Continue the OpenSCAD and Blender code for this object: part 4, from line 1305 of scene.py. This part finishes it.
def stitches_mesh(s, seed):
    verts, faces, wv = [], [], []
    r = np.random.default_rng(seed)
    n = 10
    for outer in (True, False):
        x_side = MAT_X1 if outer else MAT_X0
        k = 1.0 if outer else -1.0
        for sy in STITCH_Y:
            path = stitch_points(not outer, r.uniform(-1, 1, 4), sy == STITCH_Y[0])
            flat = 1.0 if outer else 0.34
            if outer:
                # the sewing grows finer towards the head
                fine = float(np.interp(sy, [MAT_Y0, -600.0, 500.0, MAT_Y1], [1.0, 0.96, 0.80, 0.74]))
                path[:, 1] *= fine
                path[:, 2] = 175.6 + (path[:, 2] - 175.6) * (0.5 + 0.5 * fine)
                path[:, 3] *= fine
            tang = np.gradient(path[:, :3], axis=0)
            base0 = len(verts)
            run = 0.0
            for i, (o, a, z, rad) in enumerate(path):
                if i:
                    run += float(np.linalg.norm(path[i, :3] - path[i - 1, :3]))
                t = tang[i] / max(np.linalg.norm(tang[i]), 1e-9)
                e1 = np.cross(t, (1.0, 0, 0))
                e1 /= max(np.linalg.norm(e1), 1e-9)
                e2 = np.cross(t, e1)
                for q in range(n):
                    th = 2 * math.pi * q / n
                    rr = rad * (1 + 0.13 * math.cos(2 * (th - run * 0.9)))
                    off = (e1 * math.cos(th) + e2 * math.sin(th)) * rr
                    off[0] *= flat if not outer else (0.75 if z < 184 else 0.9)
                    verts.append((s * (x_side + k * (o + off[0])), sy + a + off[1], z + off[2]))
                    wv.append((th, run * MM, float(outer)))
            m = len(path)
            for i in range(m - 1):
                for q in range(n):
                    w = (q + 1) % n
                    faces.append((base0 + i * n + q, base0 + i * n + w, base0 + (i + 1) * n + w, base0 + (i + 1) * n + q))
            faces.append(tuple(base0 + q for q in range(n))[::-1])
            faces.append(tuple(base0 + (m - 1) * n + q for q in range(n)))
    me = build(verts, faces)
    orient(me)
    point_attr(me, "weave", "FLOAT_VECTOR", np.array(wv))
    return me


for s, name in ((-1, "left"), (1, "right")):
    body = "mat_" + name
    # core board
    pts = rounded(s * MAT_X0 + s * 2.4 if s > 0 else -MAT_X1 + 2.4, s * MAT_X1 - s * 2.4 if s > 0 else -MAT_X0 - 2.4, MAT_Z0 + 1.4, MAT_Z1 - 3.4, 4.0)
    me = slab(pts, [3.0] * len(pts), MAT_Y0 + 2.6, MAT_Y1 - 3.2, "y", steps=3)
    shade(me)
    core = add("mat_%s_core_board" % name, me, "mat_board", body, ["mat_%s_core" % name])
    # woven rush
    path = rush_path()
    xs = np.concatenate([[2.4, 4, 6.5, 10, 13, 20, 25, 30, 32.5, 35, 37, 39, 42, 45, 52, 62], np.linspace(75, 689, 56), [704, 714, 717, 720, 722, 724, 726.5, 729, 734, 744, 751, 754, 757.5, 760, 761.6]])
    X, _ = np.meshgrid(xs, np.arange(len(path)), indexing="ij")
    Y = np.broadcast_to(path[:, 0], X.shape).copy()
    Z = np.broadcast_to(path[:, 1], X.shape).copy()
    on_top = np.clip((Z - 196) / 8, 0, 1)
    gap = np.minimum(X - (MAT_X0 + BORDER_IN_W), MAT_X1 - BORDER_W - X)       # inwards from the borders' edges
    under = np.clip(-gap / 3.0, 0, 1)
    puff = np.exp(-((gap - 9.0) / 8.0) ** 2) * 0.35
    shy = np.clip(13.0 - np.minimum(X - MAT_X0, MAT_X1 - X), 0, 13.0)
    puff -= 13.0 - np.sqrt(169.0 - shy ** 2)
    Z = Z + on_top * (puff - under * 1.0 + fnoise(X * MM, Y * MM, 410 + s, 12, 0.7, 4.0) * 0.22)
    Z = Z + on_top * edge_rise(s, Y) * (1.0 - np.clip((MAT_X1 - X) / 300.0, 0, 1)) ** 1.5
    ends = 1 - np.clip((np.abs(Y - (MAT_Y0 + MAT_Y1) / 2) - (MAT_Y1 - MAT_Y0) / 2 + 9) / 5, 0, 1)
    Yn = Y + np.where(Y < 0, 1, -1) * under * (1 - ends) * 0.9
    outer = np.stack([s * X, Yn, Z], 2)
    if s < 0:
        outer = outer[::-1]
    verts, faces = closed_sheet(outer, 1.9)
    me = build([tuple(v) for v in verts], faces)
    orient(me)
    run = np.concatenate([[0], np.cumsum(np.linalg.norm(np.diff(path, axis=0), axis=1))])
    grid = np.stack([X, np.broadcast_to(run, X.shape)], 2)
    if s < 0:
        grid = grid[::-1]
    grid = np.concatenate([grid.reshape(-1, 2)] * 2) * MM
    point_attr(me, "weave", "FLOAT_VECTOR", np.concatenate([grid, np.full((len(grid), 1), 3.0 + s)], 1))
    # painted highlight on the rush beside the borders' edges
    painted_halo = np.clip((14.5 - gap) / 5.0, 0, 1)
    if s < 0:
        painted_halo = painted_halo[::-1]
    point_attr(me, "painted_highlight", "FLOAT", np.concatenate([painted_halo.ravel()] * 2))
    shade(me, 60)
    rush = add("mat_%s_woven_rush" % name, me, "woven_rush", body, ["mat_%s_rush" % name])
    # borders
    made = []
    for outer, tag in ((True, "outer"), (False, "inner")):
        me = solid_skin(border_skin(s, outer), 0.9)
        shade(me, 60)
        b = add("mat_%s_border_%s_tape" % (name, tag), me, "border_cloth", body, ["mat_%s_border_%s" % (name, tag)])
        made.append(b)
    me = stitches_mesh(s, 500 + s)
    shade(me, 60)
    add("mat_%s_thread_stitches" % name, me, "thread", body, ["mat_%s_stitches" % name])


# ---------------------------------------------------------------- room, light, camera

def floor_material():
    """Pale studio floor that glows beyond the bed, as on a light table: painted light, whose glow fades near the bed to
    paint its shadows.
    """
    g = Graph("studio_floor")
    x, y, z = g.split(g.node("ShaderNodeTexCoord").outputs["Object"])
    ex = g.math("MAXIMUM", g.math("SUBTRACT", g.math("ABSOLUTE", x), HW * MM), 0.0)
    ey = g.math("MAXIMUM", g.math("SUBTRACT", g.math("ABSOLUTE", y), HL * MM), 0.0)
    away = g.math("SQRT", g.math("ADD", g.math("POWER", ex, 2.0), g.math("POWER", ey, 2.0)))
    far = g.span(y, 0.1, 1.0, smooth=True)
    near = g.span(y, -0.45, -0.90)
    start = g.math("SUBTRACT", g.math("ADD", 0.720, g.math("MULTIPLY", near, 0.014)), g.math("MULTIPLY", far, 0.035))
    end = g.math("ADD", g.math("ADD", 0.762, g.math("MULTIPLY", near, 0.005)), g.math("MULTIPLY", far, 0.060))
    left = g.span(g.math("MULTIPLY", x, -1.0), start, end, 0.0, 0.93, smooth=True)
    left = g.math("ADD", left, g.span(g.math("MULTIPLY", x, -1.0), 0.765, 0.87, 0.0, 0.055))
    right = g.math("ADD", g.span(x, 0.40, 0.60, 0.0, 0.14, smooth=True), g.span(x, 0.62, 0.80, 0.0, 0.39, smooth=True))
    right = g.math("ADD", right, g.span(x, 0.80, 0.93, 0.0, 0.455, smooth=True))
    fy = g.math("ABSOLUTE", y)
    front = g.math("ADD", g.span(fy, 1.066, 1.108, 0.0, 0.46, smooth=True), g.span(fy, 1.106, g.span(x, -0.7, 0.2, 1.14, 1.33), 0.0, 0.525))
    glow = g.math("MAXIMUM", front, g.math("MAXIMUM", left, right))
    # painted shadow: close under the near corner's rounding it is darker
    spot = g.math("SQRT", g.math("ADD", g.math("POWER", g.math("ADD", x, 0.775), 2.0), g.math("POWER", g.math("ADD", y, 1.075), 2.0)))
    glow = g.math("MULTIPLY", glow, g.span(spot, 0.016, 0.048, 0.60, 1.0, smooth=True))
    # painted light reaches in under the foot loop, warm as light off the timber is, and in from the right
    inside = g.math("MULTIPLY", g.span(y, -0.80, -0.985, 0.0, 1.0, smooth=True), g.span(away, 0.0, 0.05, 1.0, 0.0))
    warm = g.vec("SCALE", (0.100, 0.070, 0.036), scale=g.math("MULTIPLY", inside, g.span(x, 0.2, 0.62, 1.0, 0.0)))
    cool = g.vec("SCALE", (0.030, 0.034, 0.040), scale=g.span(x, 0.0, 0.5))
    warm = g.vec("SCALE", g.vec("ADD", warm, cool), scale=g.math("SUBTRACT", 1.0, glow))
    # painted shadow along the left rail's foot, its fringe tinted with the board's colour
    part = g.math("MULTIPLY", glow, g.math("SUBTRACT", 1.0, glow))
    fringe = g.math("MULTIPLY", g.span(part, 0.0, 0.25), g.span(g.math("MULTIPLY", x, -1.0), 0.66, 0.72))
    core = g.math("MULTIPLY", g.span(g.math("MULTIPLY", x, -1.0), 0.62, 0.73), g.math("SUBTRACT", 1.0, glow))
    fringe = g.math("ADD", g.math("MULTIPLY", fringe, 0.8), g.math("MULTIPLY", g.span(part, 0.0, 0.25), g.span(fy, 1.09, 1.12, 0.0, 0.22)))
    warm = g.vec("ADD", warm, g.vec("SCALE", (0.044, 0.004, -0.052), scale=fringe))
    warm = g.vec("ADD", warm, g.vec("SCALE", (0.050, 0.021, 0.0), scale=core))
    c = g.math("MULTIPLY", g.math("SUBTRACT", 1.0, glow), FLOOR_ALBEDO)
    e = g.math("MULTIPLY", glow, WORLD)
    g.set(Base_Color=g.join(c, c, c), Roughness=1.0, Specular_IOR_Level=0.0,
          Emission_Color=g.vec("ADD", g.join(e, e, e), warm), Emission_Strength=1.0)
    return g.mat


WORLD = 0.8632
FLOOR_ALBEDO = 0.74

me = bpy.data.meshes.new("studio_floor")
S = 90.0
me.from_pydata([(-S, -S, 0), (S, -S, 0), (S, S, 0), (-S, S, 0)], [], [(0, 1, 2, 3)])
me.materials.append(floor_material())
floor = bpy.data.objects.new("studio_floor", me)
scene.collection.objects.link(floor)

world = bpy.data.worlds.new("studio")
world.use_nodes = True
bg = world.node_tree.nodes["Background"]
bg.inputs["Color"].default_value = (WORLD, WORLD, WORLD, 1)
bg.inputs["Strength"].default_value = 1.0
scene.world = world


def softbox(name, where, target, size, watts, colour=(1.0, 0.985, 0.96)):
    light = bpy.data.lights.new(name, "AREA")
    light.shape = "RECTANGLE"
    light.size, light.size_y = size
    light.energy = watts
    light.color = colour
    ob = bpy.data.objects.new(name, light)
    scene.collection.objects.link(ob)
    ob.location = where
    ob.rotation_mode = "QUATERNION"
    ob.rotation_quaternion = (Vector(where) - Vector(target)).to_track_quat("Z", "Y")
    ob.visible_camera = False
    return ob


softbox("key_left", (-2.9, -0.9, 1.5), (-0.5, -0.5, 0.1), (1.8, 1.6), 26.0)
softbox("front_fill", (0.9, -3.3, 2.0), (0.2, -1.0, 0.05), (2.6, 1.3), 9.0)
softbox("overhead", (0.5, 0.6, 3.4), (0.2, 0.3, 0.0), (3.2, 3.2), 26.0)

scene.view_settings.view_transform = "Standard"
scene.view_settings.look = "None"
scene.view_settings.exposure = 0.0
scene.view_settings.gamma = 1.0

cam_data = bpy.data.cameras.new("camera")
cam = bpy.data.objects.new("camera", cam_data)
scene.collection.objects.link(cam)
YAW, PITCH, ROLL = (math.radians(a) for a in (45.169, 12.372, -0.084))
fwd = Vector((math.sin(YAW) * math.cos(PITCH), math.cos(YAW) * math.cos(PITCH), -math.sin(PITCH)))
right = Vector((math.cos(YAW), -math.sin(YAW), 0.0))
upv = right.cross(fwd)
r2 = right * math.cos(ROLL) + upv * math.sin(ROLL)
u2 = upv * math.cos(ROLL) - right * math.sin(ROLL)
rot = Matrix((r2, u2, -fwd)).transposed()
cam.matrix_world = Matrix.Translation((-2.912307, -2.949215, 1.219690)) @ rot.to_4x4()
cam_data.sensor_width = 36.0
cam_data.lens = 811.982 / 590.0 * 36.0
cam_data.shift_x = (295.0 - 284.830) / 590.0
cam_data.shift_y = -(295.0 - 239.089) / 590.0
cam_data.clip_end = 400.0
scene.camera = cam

Task to carry out: Using the material above, report each line where "scene" occurs.

Task response:
Continue the OpenSCAD and Blender code for this object: part 4, from line 1305 of scene.py. This part finishes it.
scene.collection.objects.link(floor)
scene.world = world
    scene.collection.objects.link(ob)
scene.view_settings.view_transform = "Standard"
scene.view_settings.look = "None"
scene.view_settings.exposure = 0.0
scene.view_settings.gamma = 1.0
scene.collection.objects.link(cam)
scene.camera = cam